Lors du dernier atelier “Jalons pour une éthique”, fin mars, l'animateur propose Ricœur et son approche de l’aporie du Mal, illustré par le mythe adamique, Ève et Adam, le paradis terrestre, l’arbre de la connaissance du bien et du mal, la pomme et le serpent.
Le 11 avril, me procurant Paradisiaques de Quignard en poche, la première de couverture est une miniature extraite des très Riches Heures du Duc de Berry, représentant “Adam et Ève dans le jardin d’Éden”, miniature qu'il faudra confronter au fusain de Giacometti (notre du 28 février 2007)

Voici donc, insistant, le retour du Serpent, le maudit de la Genèse, le messager du Satan, antagonique au débonnaire serpent de René Char.

Mais je pense qu’avant de livrer ma lecture du serpent et la contre-lecture de l’histoire d’Adam et d’Ève, que propose Char, il me faut évoquer — ce qui eût dû être présenté quand j’ai inauguré cette évocation du Char centenaire — les outils que le poète conseille à son lecteur et son comportement face aux “mots”. Enfin, ce que, moi, je perçois et comprends comme outils et comportement.

Et d’abord la relation de lecture, les rapports écrit Char :

Salut, chasseur au carnier plat !
À toi, lecteur, d’établir les rapports.

Merci, chasseur au carnier plat !
À toi, rêveur, d’aplanir les rapports.

Moulin premier, 68


Suis-je, lecteur, un chasseur au carnier plat ?
C’est ce que souhaite le poète : rencontrer un lecteur, certes en chasse, mais qui inaugure un geste de lecture, allégé de toute connaissance ou expérience antérieures à leur rencontre, le carnier plat.
D’un geste volontaire, le lecteur choisit de lire, d’établir. Décision de lier les deux expériences.
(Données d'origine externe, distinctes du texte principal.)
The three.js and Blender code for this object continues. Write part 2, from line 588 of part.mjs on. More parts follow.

Le poète remercie pour l’entrée du lecteur ; désormais, il le laisse libre à sa rêverie — rêveur de mots, écrit Bachelard du lecteur de poèmes — mais à une rêverie active, travailleuse, tout entière à la tâche de se confronter aux mots et aux images, à aplanir. Rencontre devenant au fil de la rêverie sans aspérités.

Rapports qui ne peuvent être que pluriels, impensables d’être ramenés à une singularité, à une univocité.
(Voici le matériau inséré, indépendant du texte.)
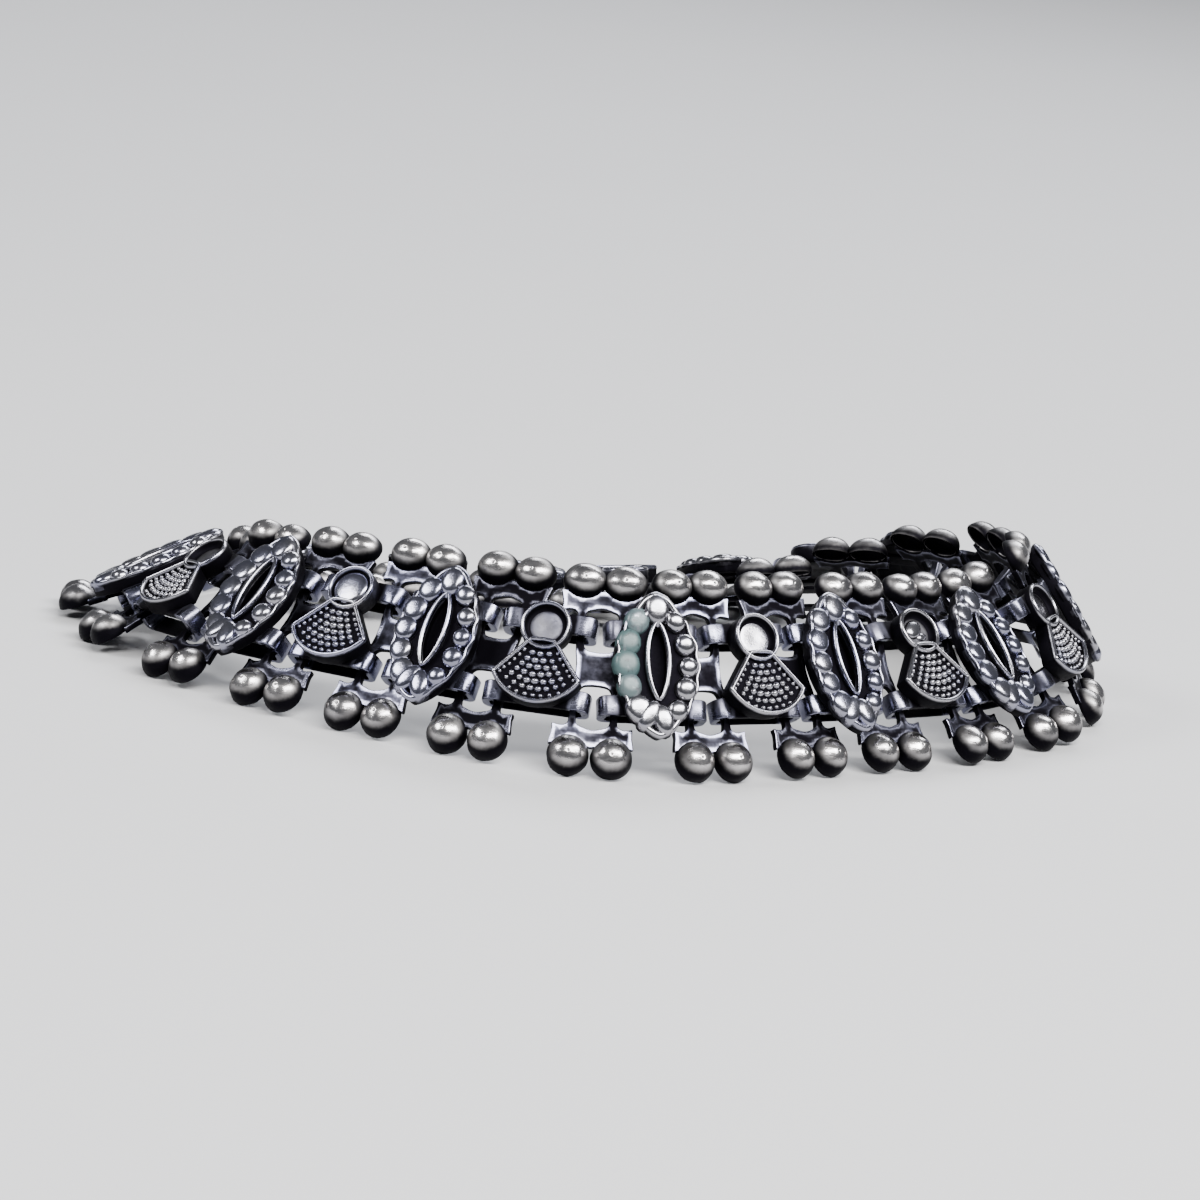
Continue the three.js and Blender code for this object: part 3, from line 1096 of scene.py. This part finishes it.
@dataclass
class Leaf:
    """A lens-shaped leaf: a thin scalloped rim, beads down each side and a slit eye."""

    green: bool = False  # whether verdigris has grown on its left beads
    long: float = 5.65  # half its length
    wide: float = 3.3  # half its width
    back: float = 1.15  # z of its back
    ground: float = 2.1  # z of the ground between the lumps
    foot: float = 0.15  # how far the lumps reach into the ground
    beads: int = 5  # down each side
    pitch: float = 1.72  # from one bead to the next
    scallop: float = 0.09  # depth of the rim's scallops
    eye_y: float = 0.3  # middle of the eye
    eye_long: float = 2.75  # half its length
    eye_wide: float = 0.72  # half its width
    eye_floor: float = 1.55  # z of its floor
    floor_reach: float = 0.3  # how far the floor reaches under the leaf
    ridge: Triple = (0.12, 0.35, 0.28)  # of the eye's wires, out from the slit along x, y and z
    rim_in: float = 0.14  # from the edge to the middle of the rim's wire
    # The side, the inset from the edge and one bead of each row
    rows: tuple[tuple[int, float, Lump], ...] = (
        (-1, 0.72, Lump(0, 0, 2.63, 1.0, 1.16, fullness=0.42, wear=(0.25, 0.9))),
        (1, 0.8, Lump(0, 0, 2.79, 0.84, 0.92, fullness=0.58, wear=(0.0, 1.0))),
    )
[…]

Établir et aplanir : l’établi et la plane, instruments de menuiserie, introduisent dans l’artisanat du poète.

Avant de retrouver le débonnaire serpent, il me faudra bien m’attarder, le moment d’une note ou deux, à cette confrontation aux mots qui surgit tout au long de l’œuvre d’un Char artisan.
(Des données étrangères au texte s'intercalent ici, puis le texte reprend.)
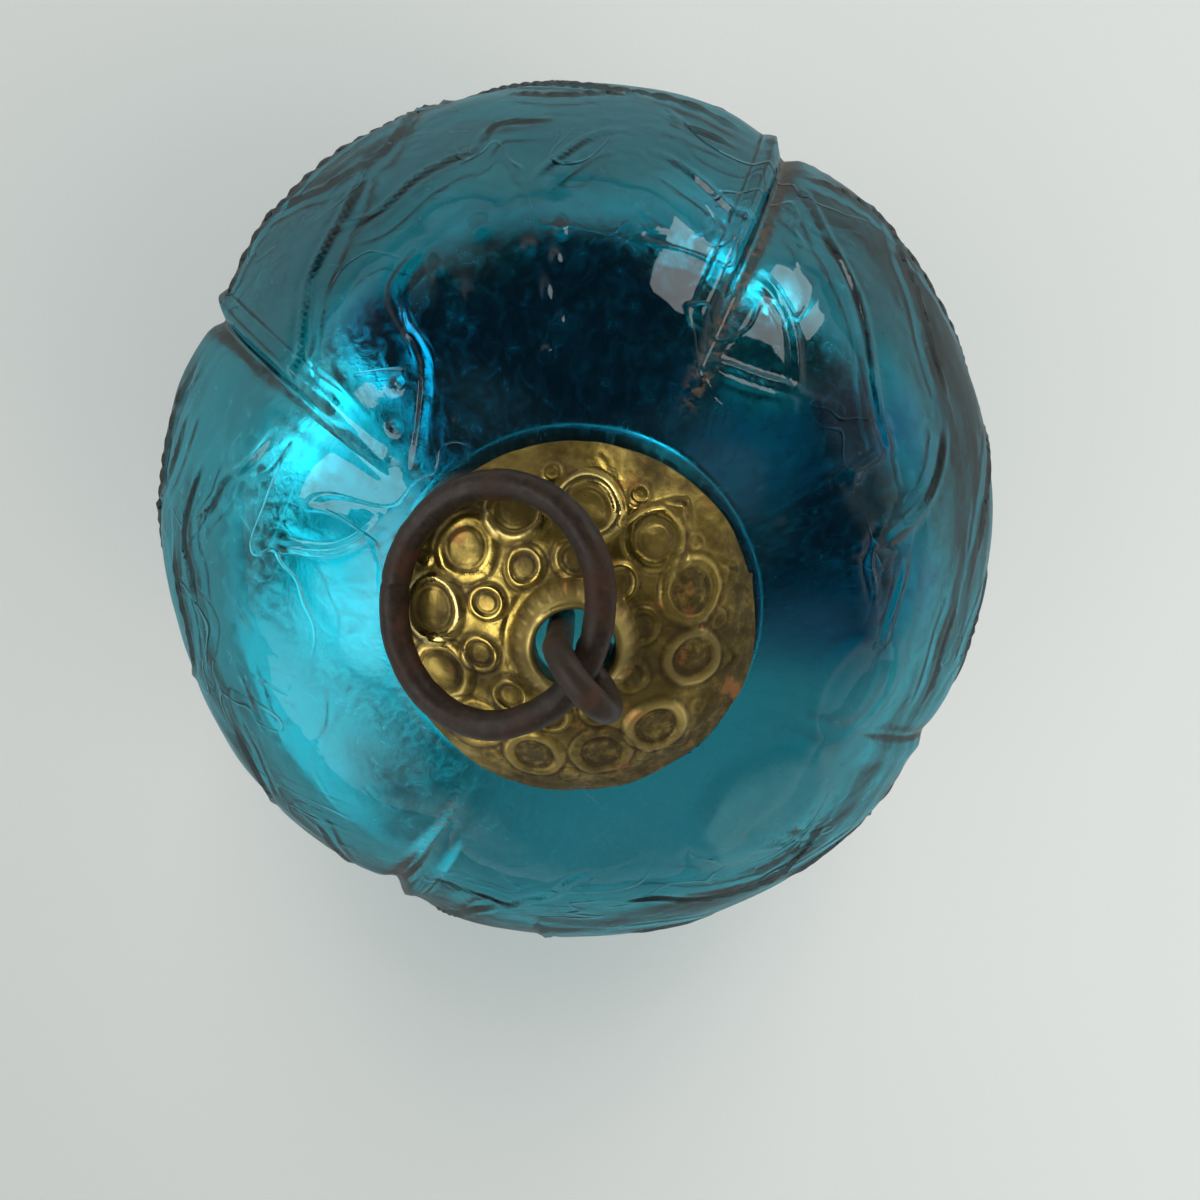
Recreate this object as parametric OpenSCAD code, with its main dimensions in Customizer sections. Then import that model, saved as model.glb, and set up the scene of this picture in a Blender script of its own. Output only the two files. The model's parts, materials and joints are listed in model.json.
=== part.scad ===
// Glass ball ornament: moulded glass globe, sheet brass cap, wire hanger and loose ring.
// Millimetres, +Z up along the globe's own axis, origin at the centre of the flat foot.

/* [Globe] */
// Outer diameter of the glass globe
globe_d = 100; // [76:1:130]
// Glass thickness
glass_wall = 1.8; // [1.4:0.1:2.6]
// Diameter of the ground flat the globe stands on
foot_d = 17.8; // [14:0.2:22]
// Depth of the four seams between the moulded leaves
seam_depth = 0.75; // [0.4:0.05:0.8]
// Height of the raised midrib on each leaf
rib_height = 0.5; // [0.2:0.05:0.8]
// Direction of the first seam seen from above
seam_azimuth = 62; // [0:1:89]

/* [Neck] */
// Bore of the glass neck
neck_bore_d = 11; // [9.5:0.5:12]
// Height of the neck above the top of the ball
neck_rise = 1.0; // [0.6:0.1:1.2]

/* [Cap] */
// Diameter of the brass cap across its rim
cap_d = 28; // [26:0.5:32]
// Thickness of the brass sheet
cap_sheet = 0.5; // [0.4:0.05:0.7]
// Hole in the middle of the cap
cap_hole_d = 5.6; // [5.4:0.1:6.2]
// Number of large embossed rings
large_rings = 12; // [8:1:14]
// Number of small embossed rings
small_rings = 10; // [6:1:11]

/* [Hanger and ring] */
// Wire of the hanger
hanger_wire_d = 2.0; // [1.6:0.1:2.1]
// Length of the hanger's eye above its bend
eye_length = 5.3; // [4.8:0.1:6.5]
// Lean of the eye from upright
eye_lean = 22; // [0:1:26]
// Wire of the ring
ring_wire_d = 2.2; // [1.8:0.1:2.3]
// Mean diameter of the ring
ring_mean_d = 16.6; // [15.6:0.1:17.2]

/* [Hidden] */
$fn = 96;

globe_r = globe_d / 2;
foot_r = foot_d / 2;
centre_z = sqrt(globe_r * globe_r - foot_r * foot_r);
seam_wire_r = 1.5;
rib_wire_r = 1.0;
rib_keepout_r = 20;

// neck: a trumpet that grows out of the ball
flare_r = 6.3;
flare_centre_r = 13.7;
flare_centre_h = globe_r + 4.4;
neck_top_h = globe_r + neck_rise;

// cap: a shallow dome with a raised collar
cap_r = cap_d / 2;
wire_r = hanger_wire_d / 2;
leg_half = 1.65;
hole_play = 0.15;
cap_hole_r = max(cap_hole_d / 2, leg_half + wire_r + hole_play);
dome_r = 21;
dome_gap = 0.17;
neck_lip_r = 8.6;
neck_gap = 0.25;
function inner_dome(r) = sqrt(pow(dome_r - cap_sheet, 2) - r * r);
rim_rest_h = sqrt(globe_r * globe_r - cap_r * cap_r) + dome_gap - inner_dome(cap_r);
neck_rest_h = neck_top_h + neck_gap - inner_dome(neck_lip_r);
dome_centre_h = max(rim_rest_h, neck_rest_h);
dome_top_h = dome_centre_h + dome_r;
collar_base_r = 4.6;
collar_top_r = 3.3;
lip_h = dome_top_h + 1.65;
large_ring_pitch_r = 9.8;
large_ring_r = 1.95;
small_ring_pitch_r = 6.0;
small_ring_r = 1.05;
bead_r = 0.28;

// hanger: two legs up through the cap, bent over into a leaning eye
eye_azimuth = -50;
knuckle = 0.02;
ring_wire_r = ring_wire_d / 2;
eye_play = 0.4;
eye_half = wire_r + ring_wire_r + eye_play;
bend_h = lip_h + 1.28;
flare_rise = 0.5;
flare_top = wire_r + flare_rise;
eye_straight_top = eye_length - eye_half;
leg_drop_h = bend_h - 6.6;
leg_end_x = 7.5;
leg_end_h = leg_drop_h - 8.9;

// ring: hangs in the eye and lies down on the cap
ring_r = ring_mean_d / 2;
ring_azimuth = 150;
ring_dip = 29;
seat_rise = 0.5;
seat_along = flare_top + seat_rise;

function lean(x, h) = [
    x * cos(eye_lean) + h * sin(eye_lean),
    bend_h - x * sin(eye_lean) + h * cos(eye_lean)
];
seat = lean(0, seat_along);
left_bend = lean(-leg_half, 0);
right_bend = lean(leg_half, 0);

// a straight round wire between two points of the hanger's own plane, with round ends
module wire(a, b) {
    run = [b[0] - a[0], b[1] - a[1]];
    length = sqrt(run[0] * run[0] + run[1] * run[1]);
    translate([a[0], 0, a[1]])
        rotate([0, atan2(run[0], run[1]), 0])
            cylinder(r = wire_r, h = length);
    translate([a[0], 0, a[1]]) sphere(r = wire_r + knuckle);
    translate([b[0], 0, b[1]]) sphere(r = wire_r + knuckle);
}

// a full hoop that stands upright through the globe's axis
module upright_hoop(mean_r, section_r) {
    rotate([90, 0, 0])
        rotate_extrude()
            translate([mean_r, 0]) circle(r = section_r);
}

module leaf_ribs() {
    difference() {
        for (turn = [0, 90])
            rotate([0, 0, seam_azimuth + 45 + turn])
                upright_hoop(globe_r + rib_height - rib_wire_r, rib_wire_r);
        cylinder(r = rib_keepout_r, h = globe_r + 5);
    }
}

module seams() {
    for (turn = [0, 90])
        rotate([0, 0, seam_azimuth + turn])
            upright_hoop(globe_r - seam_depth + seam_wire_r, seam_wire_r);
}

module neck_outside() {
    rotate_extrude()
        difference() {
            translate([0, globe_r - 6]) square([flare_centre_r - 1.2, 6 + neck_rise]);
            translate([flare_centre_r, flare_centre_h]) circle(r = flare_r);
        }
}

module glass_globe() {
    color([0.10, 0.50, 0.58, 0.45])
        difference() {
            translate([0, 0, centre_z])
                difference() {
                    union() {
                        difference() {
                            union() {
                                sphere(r = globe_r);
                                leaf_ribs();
                            }
                            seams();
                        }
                        neck_outside();
                    }
                    sphere(r = globe_r - glass_wall);
                    cylinder(r = neck_bore_d / 2, h = globe_r + 5);
                }
            translate([0, 0, -10])
                cylinder(r = globe_r, h = 10);
        }
}

module dome_ring(pitch_r, ring_size, azimuth) {
    rotate([0, asin(pitch_r / dome_r), azimuth])
        translate([0, 0, dome_r])
            rotate_extrude()
                translate([ring_size, 0]) circle(r = bead_r);
}

module dome_sheet() {
    intersection() {
        translate([0, 0, dome_centre_h])
            difference() {
                sphere(r = dome_r);
                sphere(r = dome_r - cap_sheet);
            }
        translate([0, 0, dome_centre_h]) cylinder(r = cap_r, h = dome_r + 2);
    }
}

module collar() {
    rotate_extrude()
        polygon([
            [cap_hole_r - 0.3, dome_top_h - cap_sheet - 0.25],
            [collar_base_r, dome_top_h - cap_sheet - 0.25],
            [collar_base_r, dome_top_h - 0.4],
            [collar_top_r, lip_h],
            [cap_hole_r - 0.3, lip_h]
        ]);
}

module brass_cap() {
    color([0.62, 0.48, 0.18])
        translate([0, 0, centre_z])
            difference() {
                union() {
                    dome_sheet();
                    collar();
                    translate([0, 0, dome_centre_h]) {
                        for (i = [0 : large_rings - 1])
                            dome_ring(large_ring_pitch_r, large_ring_r, i * 360 / large_rings);
                        for (i = [0 : small_rings - 1])
                            dome_ring(small_ring_pitch_r, small_ring_r, i * 360 / small_rings);
                    }
                }
                cylinder(r = cap_hole_r, h = lip_h + 5);
            }
}

module eye_bow() {
    translate([seat[0] - seat_along * sin(eye_lean), 0, bend_h])
        rotate([0, eye_lean, 0])
            translate([0, 0, eye_straight_top])
                intersection() {
                    rotate([90, 0, 0])
                        rotate_extrude()
                            translate([eye_half, 0]) circle(r = wire_r);
                    translate([-eye_half - 3, -3, 0])
                        cube([2 * eye_half + 6, 6, eye_half + 3]);
                }
}

module hanger() {
    color([0.24, 0.18, 0.15])
        translate([0, 0, centre_z])
            rotate([0, 0, eye_azimuth]) {
                for (side = [-1, 1]) {
                    bend = lean(side * leg_half, 0);
                    knee = [bend[0], leg_drop_h];
                    wire([side * leg_end_x, leg_end_h], knee);
                    wire(knee, bend);
                    wire(bend, lean(side * eye_half, flare_top));
                    wire(lean(side * eye_half, flare_top), lean(side * eye_half, eye_straight_top));
                }
                eye_bow();
            }
}

module ring() {
    color([0.20, 0.15, 0.13])
        translate([0, 0, centre_z])
            rotate([0, 0, eye_azimuth])
                translate([seat[0], 0, seat[1]])
                    rotate([0, 0, ring_azimuth - eye_azimuth])
                        rotate([0, ring_dip, 0])
                            translate([ring_r, 0, 0])
                                rotate_extrude()
                                    translate([ring_r, 0]) circle(r = ring_wire_r);
}

glass_globe();
brass_cap();
hanger();
ring();
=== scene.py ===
import json
import math

import bpy
import numpy as np
from mathutils import Matrix, Vector

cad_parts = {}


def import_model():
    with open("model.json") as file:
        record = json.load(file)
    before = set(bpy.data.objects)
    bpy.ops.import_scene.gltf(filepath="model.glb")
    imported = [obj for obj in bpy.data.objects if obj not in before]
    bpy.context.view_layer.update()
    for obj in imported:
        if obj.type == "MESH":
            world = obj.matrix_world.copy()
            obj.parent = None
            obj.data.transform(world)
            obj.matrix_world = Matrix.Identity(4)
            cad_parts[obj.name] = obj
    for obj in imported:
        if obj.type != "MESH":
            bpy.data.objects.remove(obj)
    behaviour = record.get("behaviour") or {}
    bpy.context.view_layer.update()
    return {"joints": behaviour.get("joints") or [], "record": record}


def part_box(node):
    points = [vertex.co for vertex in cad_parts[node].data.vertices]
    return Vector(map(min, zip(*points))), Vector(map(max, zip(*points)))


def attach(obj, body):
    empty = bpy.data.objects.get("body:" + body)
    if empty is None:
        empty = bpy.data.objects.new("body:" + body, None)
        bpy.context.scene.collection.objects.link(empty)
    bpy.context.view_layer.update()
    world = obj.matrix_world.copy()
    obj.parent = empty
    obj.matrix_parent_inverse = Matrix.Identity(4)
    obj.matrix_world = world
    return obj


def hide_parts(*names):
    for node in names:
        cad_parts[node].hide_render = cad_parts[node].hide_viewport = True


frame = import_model()
scene = bpy.context.scene
MM = 0.001

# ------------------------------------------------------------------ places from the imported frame
globe_lo, globe_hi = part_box("glass_globe")
BALL_R = globe_hi.x / MM
NECK_TOP = 51.0
CENTRE_Z = globe_hi.z / MM - NECK_TOP
CENTRE = Vector((0, 0, CENTRE_Z * MM))


def d2r(a):
    return np.radians(a)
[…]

Vint un soir où le cœur ne se reconnut plus dans les mots qu’il prononçait pour lui seul.
Le poète fait éclater les liens de ce qu’il touche. Il n’enseigne pas la fin des liens.

À faulx contente, 1972.

Commentaires

Merci pour ces explications (qui n'en sont pas, justement) à la lecture de René Char. Il y en a trop qui abandonnent dès les premières lignes en disant qu'ils ne comprennent rien. Les gens n'aiment pas chercher en eux-mêmes.